Para Kelly, a pesquisa serve como alerta para os efeitos das mudanças climáticas globais. “Provavelmente, este cenário de abundância de peixes que encontramos nos recifes do Nordeste brasileiro não vai existir daqui a 30 ou a 70 anos. Isso pode impactar o turismo da região, a conservação e até a pesca, porque a preservação desses recifes é o que garante que tenhamos um estoque pesqueiro local e regional”, explica.
O foco nas interações ecológicas ainda é uma abordagem pouco usada por pesquisas de mudanças climáticas, o que faz com que o estudo seja pioneiro na área. “Normalmente, pensamos que as mudanças climáticas provocarão extinções em massa de espécies e deixamos de perceber que existem efeitos mais tênues. Mudar o local onde as espécies ocorrem ou mudar o que elas fazem nestes locais são mudanças menos dramáticas, mas que podem provocar efeitos em cascata e alterar o ecossistema como um todo”, reflete Longo.
O segundo estudo, publicado na revista Nature, foi encomendado pela Organização das Nações Unidas (ONU), realizado por 27 pesquisadores de 12 países e liderado por um pesquisador brasileiro da Pontifícia Universidade Católica do Rio de Janeiro (PUC-Rio). Os resultados mostram que restaurar 30% dos ecossistemas degradados do planeta, de forma otimizada, pode impedir o desaparecimento de 71% das espécies que seriam extintas nas próximas décadas. Além disso, se restaurados, esses ecossistemas podem retirar 466 bilhões de toneladas de gás carbônico do planeta, o que equivale a 49% de todo o acumulado desde a Revolução Industrial.
A pesquisa é a primeira voltada à restauração de áreas prioritárias em uma escala global. Os pesquisadores investigaram quais regiões degradadas do planeta devem ser preferencialmente recuperadas, de modo a maximizar os benefícios e minimizar as perdas. Para isso, combinaram três critérios: preservação da biodiversidade, sequestro de carbono (a retirada de gás carbônico da atmosfera) e custos.

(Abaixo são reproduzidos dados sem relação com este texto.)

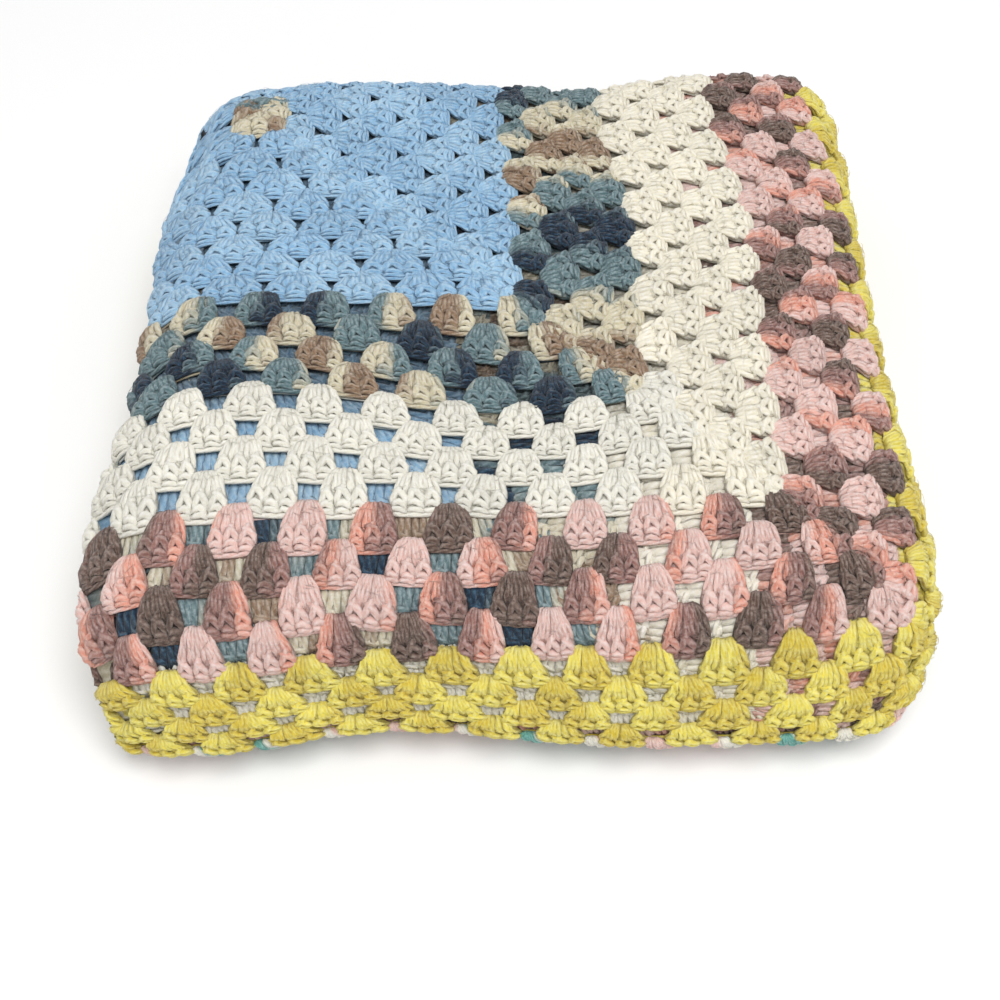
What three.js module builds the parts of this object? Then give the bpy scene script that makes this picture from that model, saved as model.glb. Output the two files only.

“Definir as áreas prioritárias é importante porque, dependendo de onde a restauração acontece, os resultados podem ser bem diferentes”, afirma Bernardo Strassburg, pesquisador da PUC-Rio que liderou o estudo. Recuperar 5% de terras em uma ou outra região do globo, por exemplo, pode reduzir a extinção de espécies em 7% ou 43%.
Outra descoberta: diferentes biomas importam para diferentes objetivos. Restaurar florestas tem um impacto grande para o clima e a biodiversidade, mas as zonas alagadas, como o Pantanal, são ainda mais importantes para a biodiversidade e têm papel-chave para o clima. Assim, de maneira inédita, o grupo buscou olhar para todos os biomas de forma combinada. Até então, a literatura e os acordos internacionais vêm focando sobretudo na recuperação das florestas.
De acordo com Strassburg, estas ações não prejudicam a agricultura. “Podemos recuperar até 55% das áreas degradadas do planeta e ainda manter a produção agrícola atual, provavelmente com vários impactos positivos, como conservações da água e do solo, além de melhorar a polinização”, comenta.
O estudo identificou um total de 2,9 bilhões de hectares de terras restauráveis, incluindo todos os biomas, de florestas a desertos. A Mata Atlântica se mostrou uma “hiperprioridade” global sob qualquer um dos critérios. “Para salvar as espécies da extinção ou para mitigar mudanças climáticas – e, em particular, para ambos simultaneamente –, a Mata Atlântica é especial”, destaca o pesquisador. O Brasil como um todo, aliás, tem muitas das regiões prioritárias a serem recuperadas, como o Cerrado, o Pantanal e a Floresta Amazônica. “A ONU declarou que 2021-2030 será a década da restauração ecológica. Este é o momento para voltarmos a discutir novas metas para os países”, alerta ele.